A U.K. and Swiss Company Allegedly Bribed Congolese, Nigerian, and Venezuelan Official
On July 31, 2020, Judge Wigenton of the District Court for the District of New Jersey dismissed a class action filed against Glencore PLC, Church VI v. Glencore PLC et al., which was brought on behalf of investors that traded Glencore’s unsponsored ADRs in the New York OTC market. While Glencore is incorporated in the United Kingdom, trades on the London Stock Exchange, and is headquartered in Switzerland, the Plaintiffs had brought suit in New Jersey; however, because Glencore had no ties with New Jersey, and because none of the events relevant to the litigation occurred in New Jersey, Judge Wigenton dismissed on grounds of forum non conveniens. Thus, Glencore investors who purchased ADRs on the OTC market were denied a U.S. forum for relief, even though the case may have been strong on the merits. Indeed, several plaintiffs firms are investigating bringing foreign suits against Glencore, suggesting the claims may have some merit.
Plaintiffs Allege that Glencore Bribed Congolese, Nigerian,
and Venezuelan Officials
The case was filed two years ago, in the wake of
investigations into bribery by Glencore in the Congo, Nigeria, and Venezuela.
Specifically, the investigations examined whether Glencore—which operates mines
across the world, and trades the commodities that those mines produce—violated
the Foreign Corrupt Practices Act, by bribing officials during the purchase,
sale, and operation of its various mines. The Plaintiffs allege that, from its
Swiss headquarters or U.K location, Glencore’s executives ordered or facilitated
these pay-offs, including bribes to President Kabila of the Congo and to
employees of a Venezuelan state-owned energy company. The Plaintiffs further
allege that, in spite of these bribes, Glencore made statements that it “takes
ethics and compliance very seriously” and is “committed to complying with or
exceeding” legal requirements, and that Glencore failed to disclose material
facts relating to its mining operations—namely, the fact that those operations
were facilitated in part through bribery. Based on these facts, the Plaintiffs
allege violations of Section 10(b) of the Exchange Act and Rule 10b-5, and
violations of Section 20(a) of the Exchange Act.
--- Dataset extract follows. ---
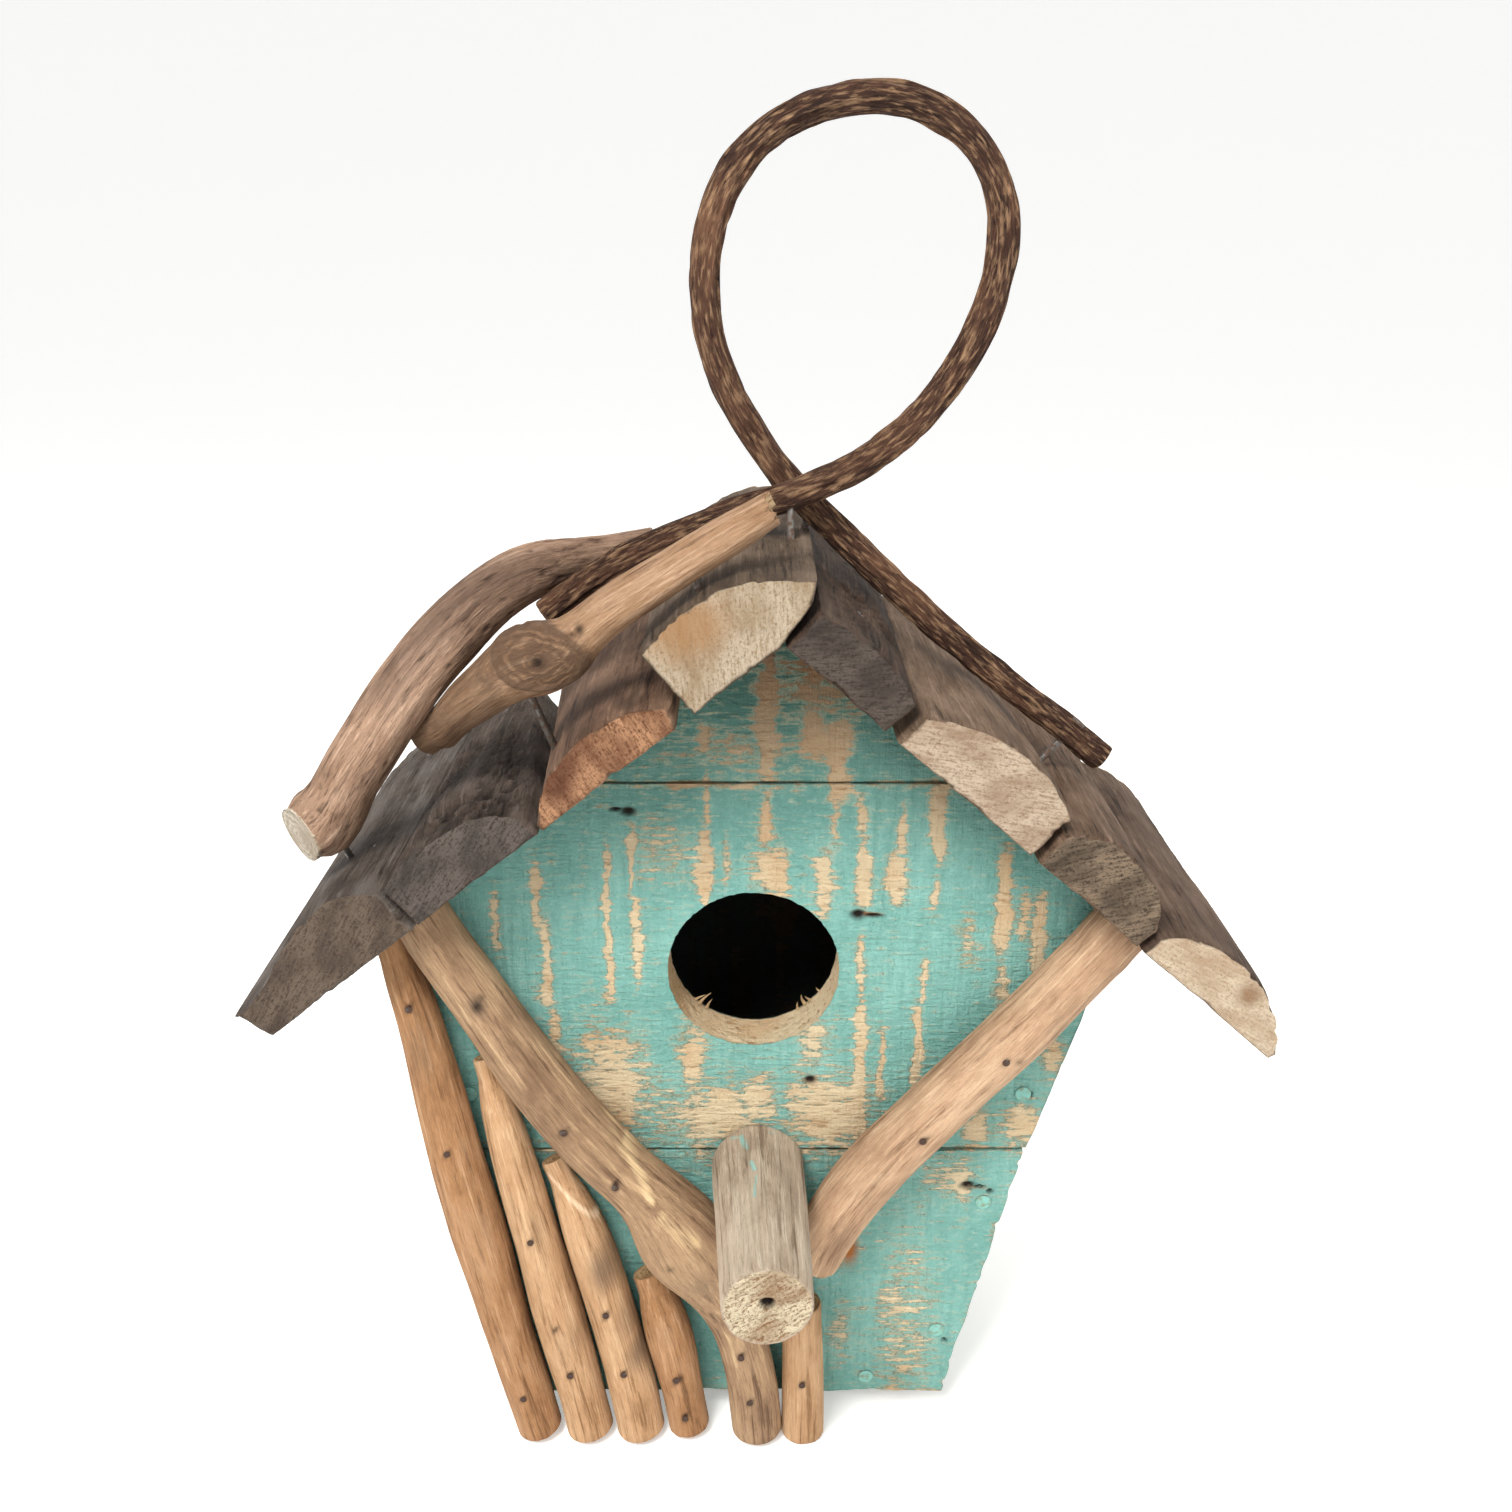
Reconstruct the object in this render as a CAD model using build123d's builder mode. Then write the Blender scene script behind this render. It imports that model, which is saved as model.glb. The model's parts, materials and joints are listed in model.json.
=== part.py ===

As these facts demonstrate, this case centers on events that
occurred in the United Kingdom and Switzerland, or perhaps the Congo, Nigeria,
or Venezuela. But, regardless of which of these locations takes primacy, the
Defendants’ Motion to Dismiss pointed out that none of these locales have any
connection to the United States, much less New Jersey. For this reason, the
Defendants argued (among other things) that: (1) New Jersey lacked personal
jurisdiction over Glencore; (2) the claims are impermissibly extraterritorial
under Morrison v. National Australia Bank Ltd.; and (3) the District of New Jersey
was an improper venue for the lawsuit.
The Court Found That New Jersey was an Improper Forum for
the Dispute
Considering these arguments in his July 31 opinion, Judge
Wigenton was indeed concerned that the case lacked any connection with New
Jersey (or the broader United States). However, he was able to sidestep the
issues of personal jurisdiction and extraterritoriality (along with the
Defendants’ other grounds for dismissal) by first examining whether or not,
considering the parties’ convenience and the interests of justice, the District
of New Jersey was the proper venue to hear this dispute. This analysis—formally
known as the doctrine of forum non conveniens—led Judge Wigenton to consider
four factors, before dismissing the case:
The amount of deference to be granted to the plaintiffs’ choice of forum — In analyzing this factor, the Judge considered where the parties are located, and where the relevant evidence and events are centered; if either of those places is New Jersey (or close thereto), it would weigh in favor of granting more deference to a plaintiff’s choice to file in New Jersey. Here, the Plaintiffs appear to be from Florida, while Glencore has ties to the United Kingdom and Switzerland. Similarly, the alleged bribery stems from decisions made by Glencore in the United Kindom and Switzerland, which is also where Glencore made the allegedly fraudulent statements regarding such bribery.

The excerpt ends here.